# STATED GOAL:
Reproduce the material exactly, omitting nothing.

# GIVEN MATERIAL:
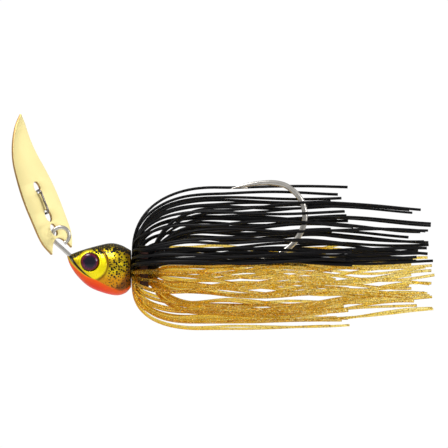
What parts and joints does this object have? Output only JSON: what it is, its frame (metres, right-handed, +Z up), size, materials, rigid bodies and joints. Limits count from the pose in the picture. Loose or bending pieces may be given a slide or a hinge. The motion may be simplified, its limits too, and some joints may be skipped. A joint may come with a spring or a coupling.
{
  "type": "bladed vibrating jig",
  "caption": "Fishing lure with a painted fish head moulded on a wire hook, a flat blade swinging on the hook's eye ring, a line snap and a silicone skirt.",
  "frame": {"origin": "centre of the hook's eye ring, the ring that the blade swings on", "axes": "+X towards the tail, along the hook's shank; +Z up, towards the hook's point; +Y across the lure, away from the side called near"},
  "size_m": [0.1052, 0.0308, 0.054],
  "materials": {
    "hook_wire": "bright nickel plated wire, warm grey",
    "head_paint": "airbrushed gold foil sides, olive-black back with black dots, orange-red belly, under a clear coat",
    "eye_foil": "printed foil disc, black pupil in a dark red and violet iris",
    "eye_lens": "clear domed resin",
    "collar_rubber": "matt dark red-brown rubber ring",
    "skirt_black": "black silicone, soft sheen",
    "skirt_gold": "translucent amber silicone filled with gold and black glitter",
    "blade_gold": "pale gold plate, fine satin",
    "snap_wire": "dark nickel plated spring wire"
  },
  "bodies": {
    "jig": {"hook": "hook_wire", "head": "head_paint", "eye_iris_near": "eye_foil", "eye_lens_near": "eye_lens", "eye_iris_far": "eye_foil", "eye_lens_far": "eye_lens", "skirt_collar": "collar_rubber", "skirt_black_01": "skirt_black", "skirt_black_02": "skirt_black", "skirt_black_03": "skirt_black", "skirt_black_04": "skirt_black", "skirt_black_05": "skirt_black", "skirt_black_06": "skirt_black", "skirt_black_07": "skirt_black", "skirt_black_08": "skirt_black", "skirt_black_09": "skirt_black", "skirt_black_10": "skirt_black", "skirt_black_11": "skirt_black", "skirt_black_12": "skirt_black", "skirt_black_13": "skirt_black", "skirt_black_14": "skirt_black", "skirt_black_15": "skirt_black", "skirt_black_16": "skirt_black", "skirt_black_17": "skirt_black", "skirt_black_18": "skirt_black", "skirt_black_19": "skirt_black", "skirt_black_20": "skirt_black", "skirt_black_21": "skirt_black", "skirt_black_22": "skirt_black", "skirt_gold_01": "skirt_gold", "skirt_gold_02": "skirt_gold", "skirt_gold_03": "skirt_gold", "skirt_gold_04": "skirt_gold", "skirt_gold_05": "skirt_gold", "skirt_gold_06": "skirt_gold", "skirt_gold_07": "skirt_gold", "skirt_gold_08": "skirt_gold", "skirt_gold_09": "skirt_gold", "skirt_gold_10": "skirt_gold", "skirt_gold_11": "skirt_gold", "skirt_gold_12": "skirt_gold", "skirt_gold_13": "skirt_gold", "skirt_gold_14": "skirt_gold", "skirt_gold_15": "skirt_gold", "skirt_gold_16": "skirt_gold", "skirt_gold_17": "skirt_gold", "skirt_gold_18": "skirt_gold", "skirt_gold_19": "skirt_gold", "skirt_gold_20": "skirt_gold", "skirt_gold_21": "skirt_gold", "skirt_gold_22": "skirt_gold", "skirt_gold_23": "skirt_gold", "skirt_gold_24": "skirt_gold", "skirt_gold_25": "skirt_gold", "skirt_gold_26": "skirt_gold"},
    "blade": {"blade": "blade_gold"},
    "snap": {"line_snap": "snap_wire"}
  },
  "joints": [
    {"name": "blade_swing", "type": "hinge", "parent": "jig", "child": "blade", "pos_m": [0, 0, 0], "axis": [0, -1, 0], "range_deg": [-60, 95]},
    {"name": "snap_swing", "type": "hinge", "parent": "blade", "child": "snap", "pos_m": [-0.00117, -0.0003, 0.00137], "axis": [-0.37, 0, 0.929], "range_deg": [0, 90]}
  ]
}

# FINISHED ANSWER:
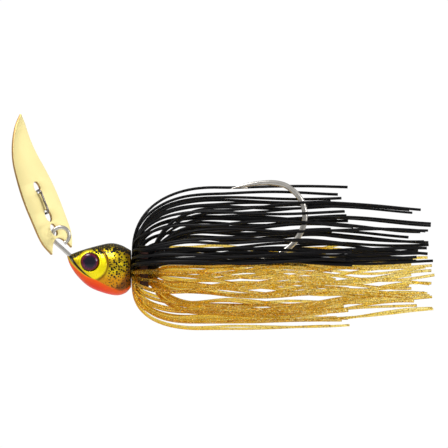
What parts and joints does this object have? Output only JSON: what it is, its frame (metres, right-handed, +Z up), size, materials, rigid bodies and joints. Limits count from the pose in the picture. Loose or bending pieces may be given a slide or a hinge. The motion may be simplified, its limits too, and some joints may be skipped. A joint may come with a spring or a coupling.
{
  "type": "bladed vibrating jig",
  "caption": "Fishing lure with a painted fish head moulded on a wire hook, a flat blade swinging on the hook's eye ring, a line snap and a silicone skirt.",
  "frame": {"origin": "centre of the hook's eye ring, the ring that the blade swings on", "axes": "+X towards the tail, along the hook's shank; +Z up, towards the hook's point; +Y across the lure, away from the side called near"},
  "size_m": [0.1052, 0.0308, 0.054],
  "materials": {
    "hook_wire": "bright nickel plated wire, warm grey",
    "head_paint": "airbrushed gold foil sides, olive-black back with black dots, orange-red belly, under a clear coat",
    "eye_foil": "printed foil disc, black pupil in a dark red and violet iris",
    "eye_lens": "clear domed resin",
    "collar_rubber": "matt dark red-brown rubber ring",
    "skirt_black": "black silicone, soft sheen",
    "skirt_gold": "translucent amber silicone filled with gold and black glitter",
    "blade_gold": "pale gold plate, fine satin",
    "snap_wire": "dark nickel plated spring wire"
  },
  "bodies": {
    "jig": {"hook": "hook_wire", "head": "head_paint", "eye_iris_near": "eye_foil", "eye_lens_near": "eye_lens", "eye_iris_far": "eye_foil", "eye_lens_far": "eye_lens", "skirt_collar": "collar_rubber", "skirt_black_01": "skirt_black", "skirt_black_02": "skirt_black", "skirt_black_03": "skirt_black", "skirt_black_04": "skirt_black", "skirt_black_05": "skirt_black", "skirt_black_06": "skirt_black", "skirt_black_07": "skirt_black", "skirt_black_08": "skirt_black", "skirt_black_09": "skirt_black", "skirt_black_10": "skirt_black", "skirt_black_11": "skirt_black", "skirt_black_12": "skirt_black", "skirt_black_13": "skirt_black", "skirt_black_14": "skirt_black", "skirt_black_15": "skirt_black", "skirt_black_16": "skirt_black", "skirt_black_17": "skirt_black", "skirt_black_18": "skirt_black", "skirt_black_19": "skirt_black", "skirt_black_20": "skirt_black", "skirt_black_21": "skirt_black", "skirt_black_22": "skirt_black", "skirt_gold_01": "skirt_gold", "skirt_gold_02": "skirt_gold", "skirt_gold_03": "skirt_gold", "skirt_gold_04": "skirt_gold", "skirt_gold_05": "skirt_gold", "skirt_gold_06": "skirt_gold", "skirt_gold_07": "skirt_gold", "skirt_gold_08": "skirt_gold", "skirt_gold_09": "skirt_gold", "skirt_gold_10": "skirt_gold", "skirt_gold_11": "skirt_gold", "skirt_gold_12": "skirt_gold", "skirt_gold_13": "skirt_gold", "skirt_gold_14": "skirt_gold", "skirt_gold_15": "skirt_gold", "skirt_gold_16": "skirt_gold", "skirt_gold_17": "skirt_gold", "skirt_gold_18": "skirt_gold", "skirt_gold_19": "skirt_gold", "skirt_gold_20": "skirt_gold", "skirt_gold_21": "skirt_gold", "skirt_gold_22": "skirt_gold", "skirt_gold_23": "skirt_gold", "skirt_gold_24": "skirt_gold", "skirt_gold_25": "skirt_gold", "skirt_gold_26": "skirt_gold"},
    "blade": {"blade": "blade_gold"},
    "snap": {"line_snap": "snap_wire"}
  },
  "joints": [
    {"name": "blade_swing", "type": "hinge", "parent": "jig", "child": "blade", "pos_m": [0, 0, 0], "axis": [0, -1, 0], "range_deg": [-60, 95]},
    {"name": "snap_swing", "type": "hinge", "parent": "blade", "child": "snap", "pos_m": [-0.00117, -0.0003, 0.00137], "axis": [-0.37, 0, 0.929], "range_deg": [0, 90]}
  ]
}